■ PROBLEM TO SOLVE
Each line that follows should be printed again exactly as it stands.

===== DATA SEGMENT =====

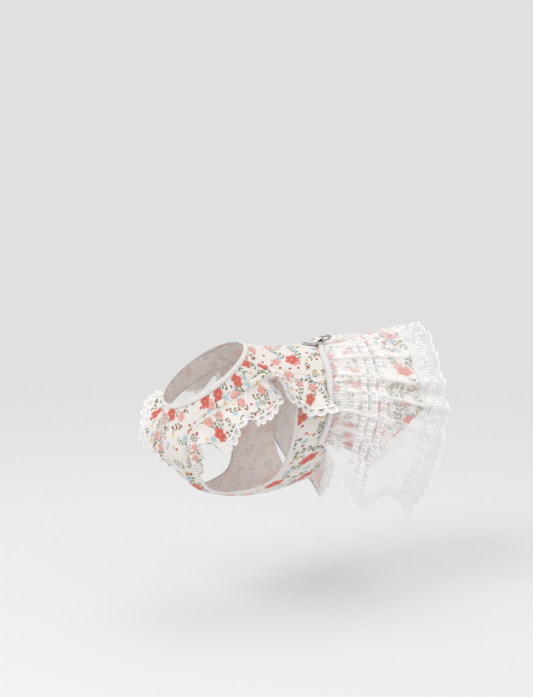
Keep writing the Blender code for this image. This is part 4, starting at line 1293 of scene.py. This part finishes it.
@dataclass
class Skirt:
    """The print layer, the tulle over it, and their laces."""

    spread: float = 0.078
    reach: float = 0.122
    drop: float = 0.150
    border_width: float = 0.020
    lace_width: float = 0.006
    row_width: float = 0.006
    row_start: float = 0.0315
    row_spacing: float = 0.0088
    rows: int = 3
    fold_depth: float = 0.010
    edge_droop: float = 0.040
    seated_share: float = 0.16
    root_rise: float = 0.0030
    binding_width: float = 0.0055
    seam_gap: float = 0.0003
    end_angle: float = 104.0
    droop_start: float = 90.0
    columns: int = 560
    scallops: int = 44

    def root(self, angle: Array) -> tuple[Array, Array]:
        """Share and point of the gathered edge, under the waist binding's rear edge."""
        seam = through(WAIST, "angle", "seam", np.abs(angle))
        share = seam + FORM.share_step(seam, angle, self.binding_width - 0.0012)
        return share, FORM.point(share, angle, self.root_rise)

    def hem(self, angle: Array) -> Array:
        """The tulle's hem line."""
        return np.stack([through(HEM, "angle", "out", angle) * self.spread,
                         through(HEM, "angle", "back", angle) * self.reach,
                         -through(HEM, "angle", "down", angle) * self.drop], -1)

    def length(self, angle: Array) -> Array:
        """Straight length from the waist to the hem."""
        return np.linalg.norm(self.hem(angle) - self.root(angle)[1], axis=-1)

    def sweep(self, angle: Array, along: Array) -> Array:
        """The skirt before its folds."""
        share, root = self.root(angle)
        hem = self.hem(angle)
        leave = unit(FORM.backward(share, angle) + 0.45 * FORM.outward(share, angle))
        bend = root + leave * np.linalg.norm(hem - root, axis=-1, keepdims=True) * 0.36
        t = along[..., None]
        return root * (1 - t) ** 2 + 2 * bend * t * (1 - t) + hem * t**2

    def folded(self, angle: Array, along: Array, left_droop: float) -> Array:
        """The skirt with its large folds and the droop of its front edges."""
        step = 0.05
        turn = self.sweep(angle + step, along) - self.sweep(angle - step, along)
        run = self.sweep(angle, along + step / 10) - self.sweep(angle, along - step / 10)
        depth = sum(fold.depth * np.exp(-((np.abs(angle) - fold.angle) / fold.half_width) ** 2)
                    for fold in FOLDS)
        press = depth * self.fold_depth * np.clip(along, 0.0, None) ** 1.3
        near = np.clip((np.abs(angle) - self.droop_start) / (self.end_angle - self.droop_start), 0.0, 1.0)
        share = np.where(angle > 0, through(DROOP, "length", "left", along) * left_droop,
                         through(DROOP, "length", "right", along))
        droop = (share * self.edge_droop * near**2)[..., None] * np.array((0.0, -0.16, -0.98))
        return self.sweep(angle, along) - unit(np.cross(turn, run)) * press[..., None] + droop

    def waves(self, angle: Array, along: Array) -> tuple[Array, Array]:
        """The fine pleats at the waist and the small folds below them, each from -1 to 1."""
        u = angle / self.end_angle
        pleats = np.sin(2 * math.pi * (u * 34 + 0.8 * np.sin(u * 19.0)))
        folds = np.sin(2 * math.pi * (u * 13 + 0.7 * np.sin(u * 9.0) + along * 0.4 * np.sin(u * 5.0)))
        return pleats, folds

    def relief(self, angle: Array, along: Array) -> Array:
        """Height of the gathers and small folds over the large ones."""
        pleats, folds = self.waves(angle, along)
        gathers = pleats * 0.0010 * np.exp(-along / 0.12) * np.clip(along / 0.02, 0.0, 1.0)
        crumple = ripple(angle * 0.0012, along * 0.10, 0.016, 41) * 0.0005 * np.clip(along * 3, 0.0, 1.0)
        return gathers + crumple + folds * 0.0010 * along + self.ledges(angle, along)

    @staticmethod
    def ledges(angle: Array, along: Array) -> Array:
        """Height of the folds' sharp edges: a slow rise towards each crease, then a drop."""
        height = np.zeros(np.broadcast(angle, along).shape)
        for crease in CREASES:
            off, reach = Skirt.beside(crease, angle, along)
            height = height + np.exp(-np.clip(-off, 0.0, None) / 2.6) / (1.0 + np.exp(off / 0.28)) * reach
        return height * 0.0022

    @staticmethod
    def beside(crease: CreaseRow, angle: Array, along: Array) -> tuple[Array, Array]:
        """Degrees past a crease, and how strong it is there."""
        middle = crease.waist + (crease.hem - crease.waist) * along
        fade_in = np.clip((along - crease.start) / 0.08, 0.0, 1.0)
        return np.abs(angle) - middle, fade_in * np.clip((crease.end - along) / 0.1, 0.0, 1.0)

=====

■ TASK ANSWER
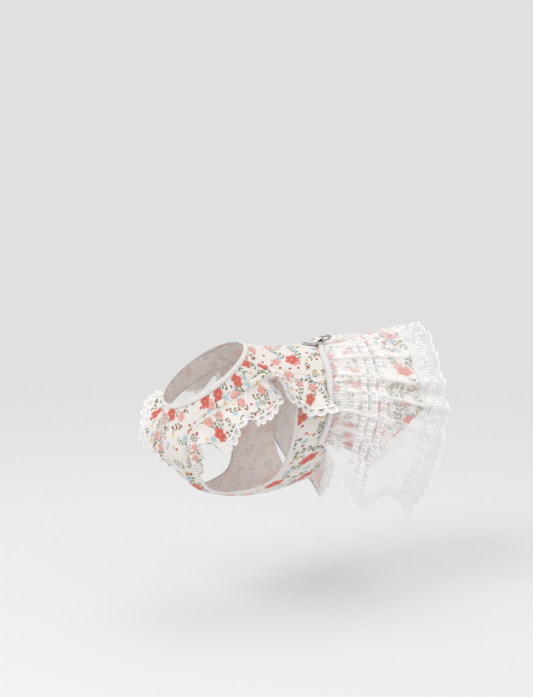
Keep writing the Blender code for this image. This is part 4, starting at line 1293 of scene.py. This part finishes it.
@dataclass
class Skirt:
    """The print layer, the tulle over it, and their laces."""

    spread: float = 0.078
    reach: float = 0.122
    drop: float = 0.150
    border_width: float = 0.020
    lace_width: float = 0.006
    row_width: float = 0.006
    row_start: float = 0.0315
    row_spacing: float = 0.0088
    rows: int = 3
    fold_depth: float = 0.010
    edge_droop: float = 0.040
    seated_share: float = 0.16
    root_rise: float = 0.0030
    binding_width: float = 0.0055
    seam_gap: float = 0.0003
    end_angle: float = 104.0
    droop_start: float = 90.0
    columns: int = 560
    scallops: int = 44

    def root(self, angle: Array) -> tuple[Array, Array]:
        """Share and point of the gathered edge, under the waist binding's rear edge."""
        seam = through(WAIST, "angle", "seam", np.abs(angle))
        share = seam + FORM.share_step(seam, angle, self.binding_width - 0.0012)
        return share, FORM.point(share, angle, self.root_rise)

    def hem(self, angle: Array) -> Array:
        """The tulle's hem line."""
        return np.stack([through(HEM, "angle", "out", angle) * self.spread,
                         through(HEM, "angle", "back", angle) * self.reach,
                         -through(HEM, "angle", "down", angle) * self.drop], -1)

    def length(self, angle: Array) -> Array:
        """Straight length from the waist to the hem."""
        return np.linalg.norm(self.hem(angle) - self.root(angle)[1], axis=-1)

    def sweep(self, angle: Array, along: Array) -> Array:
        """The skirt before its folds."""
        share, root = self.root(angle)
        hem = self.hem(angle)
        leave = unit(FORM.backward(share, angle) + 0.45 * FORM.outward(share, angle))
        bend = root + leave * np.linalg.norm(hem - root, axis=-1, keepdims=True) * 0.36
        t = along[..., None]
        return root * (1 - t) ** 2 + 2 * bend * t * (1 - t) + hem * t**2

    def folded(self, angle: Array, along: Array, left_droop: float) -> Array:
        """The skirt with its large folds and the droop of its front edges."""
        step = 0.05
        turn = self.sweep(angle + step, along) - self.sweep(angle - step, along)
        run = self.sweep(angle, along + step / 10) - self.sweep(angle, along - step / 10)
        depth = sum(fold.depth * np.exp(-((np.abs(angle) - fold.angle) / fold.half_width) ** 2)
                    for fold in FOLDS)
        press = depth * self.fold_depth * np.clip(along, 0.0, None) ** 1.3
        near = np.clip((np.abs(angle) - self.droop_start) / (self.end_angle - self.droop_start), 0.0, 1.0)
        share = np.where(angle > 0, through(DROOP, "length", "left", along) * left_droop,
                         through(DROOP, "length", "right", along))
        droop = (share * self.edge_droop * near**2)[..., None] * np.array((0.0, -0.16, -0.98))
        return self.sweep(angle, along) - unit(np.cross(turn, run)) * press[..., None] + droop

    def waves(self, angle: Array, along: Array) -> tuple[Array, Array]:
        """The fine pleats at the waist and the small folds below them, each from -1 to 1."""
        u = angle / self.end_angle
        pleats = np.sin(2 * math.pi * (u * 34 + 0.8 * np.sin(u * 19.0)))
        folds = np.sin(2 * math.pi * (u * 13 + 0.7 * np.sin(u * 9.0) + along * 0.4 * np.sin(u * 5.0)))
        return pleats, folds

    def relief(self, angle: Array, along: Array) -> Array:
        """Height of the gathers and small folds over the large ones."""
        pleats, folds = self.waves(angle, along)
        gathers = pleats * 0.0010 * np.exp(-along / 0.12) * np.clip(along / 0.02, 0.0, 1.0)
        crumple = ripple(angle * 0.0012, along * 0.10, 0.016, 41) * 0.0005 * np.clip(along * 3, 0.0, 1.0)
        return gathers + crumple + folds * 0.0010 * along + self.ledges(angle, along)

    @staticmethod
    def ledges(angle: Array, along: Array) -> Array:
        """Height of the folds' sharp edges: a slow rise towards each crease, then a drop."""
        height = np.zeros(np.broadcast(angle, along).shape)
        for crease in CREASES:
            off, reach = Skirt.beside(crease, angle, along)
            height = height + np.exp(-np.clip(-off, 0.0, None) / 2.6) / (1.0 + np.exp(off / 0.28)) * reach
        return height * 0.0022

    @staticmethod
    def beside(crease: CreaseRow, angle: Array, along: Array) -> tuple[Array, Array]:
        """Degrees past a crease, and how strong it is there."""
        middle = crease.waist + (crease.hem - crease.waist) * along
        fade_in = np.clip((along - crease.start) / 0.08, 0.0, 1.0)
        return np.abs(angle) - middle, fade_in * np.clip((crease.end - along) / 0.1, 0.0, 1.0)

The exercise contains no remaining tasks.